NORTH CAROLINA
STATE HISTORIC PRESERVATION OFFICE
ASSISTANCE
TO
CUMBERLAND COUNTY

Updated 12/31/99

ARCHAEOLOGY

Archaeological surveys, including a 1985 county-wide effort, have resulted in over 850 prehistoric and historic archaeological sites being recorded with the North Carolina State Historic Preservation Office. Excavations at the Fayetteville Arsenal along Hay Street and at Cool Springs are notable projects in Fayetteville.

ARCHITECTURAL SURVEY

Architectural surveys of Fayetteville/Cumberland County in the late 1970s and early 1980s were supported by state and federal preservation grants administered and assisted by the Historic Preservation Office.

GRANTS

Architectural restoration and archaeology projects in the county have received a total of $54,313 in federal grants and $725,159 in state appropriations. Restoration projects have included work at the Fayetteville Arsenal site, Barge's Tavern, Cape Fear Regional Theater, Cool Springs, Liberty Row and Liberty Point, the Market House, Orange Street School, and the Oval Ballroom. Preparation of the Hope Mills historic preservation plan was assisted by a $15,000 state grant in 1994.

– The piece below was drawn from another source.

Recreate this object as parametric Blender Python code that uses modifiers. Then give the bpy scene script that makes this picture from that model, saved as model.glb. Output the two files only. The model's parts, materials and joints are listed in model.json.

NATIONAL REGISTER OF HISTORIC PLACES

There are sixty-one Cumberland County listings in the National Register of Historic Places. They include rail stations, churches (Big Rockfish Presbyterian, Cape Fear Baptist, Evans Metropolitan AME Zion, Falcon Tabernacle), Civil War sites (Confederate Breastworks, Arsenal), early taverns (Barge's, Cool Spring), public buildings (Frances B. Stein Library), Cross Creek Cemetery No. 1 in Fayetteville, and several historic districts such as Haymount and Pope Air Force Base. The Market House in Fayetteville has been recognized as a National Historic Landmark. In 1998 the Historic Preservation Office awarded a federal grant to the city of Fayetteville for preparation of a National Register nomination for the Downtown Fayetteville Historic District.

LOCAL PRESERVATION COMMISSIONS

The Historic Preservation Office provides consultation assistance to the Fayetteville Historic Resources Commission, which oversees thirty-five locally designated landmarks and two historic districts. The City of Fayetteville became a Certified Local Government in 1999.

PRESERVATION TAX CREDITS

Six income-producing tax credit projects have been completed in Cumberland County at a total construction investment of $8,202,500, including Liberty Point Store and Prince Charles Hotel in Fayetteville; eight additional projects are currently undergoing renovation, including the Sedberry-McKethan Building in Fayetteville. The Historic Preservation Office reviews and provides restoration technical services for all tax credit projects.

PUBLIC EDUCATION

The Historic Preservation Office assisted the Junior Service League of Fayetteville in publishing Historic Fayetteville and Cumberland County in 1976, featuring the historic architecture of the county. The Historic Preservation Office staff has also given lectures to historical organizations in the county, including a talk on the Oval Ballroom to the local Colonial Dames Chapter which helped provide momentum for the current restoration. Other events conducted in the county by the Historic Preservation Office include a workshop on the Secretary of the Interior's Rehabilitation Standards for the Fayetteville Historic Resources Commission in 1998 and Section 106 compliance training for Pope Air Force Base civilian and military personnel in 1996.

RESTORATION

Technical restoration services by the Historic Preservation Office have been supplied to several buildings at Fayetteville State University, Pope Air Force Base, Fort Bragg, the Fayetteville Woman's Club, Averasboro Battleground, the Cumberland County Courthouse, and the Museum of the Cape Fear. Additional properties assisted include Oak Grove, the Smith House, Barge's Tavern, the Belden-Horne House, Fayetteville Market House, the Orange Street School, St. John's Episcopal Church, the Kyle House, Cool Springs Tavern, Liberty Point, and several commercial buildings in downtown Fayetteville that are currently undergoing rehabilitation. Restoration of the Oval Ballroom, perhaps the state's finest Federal style interior space, was completed in 1999.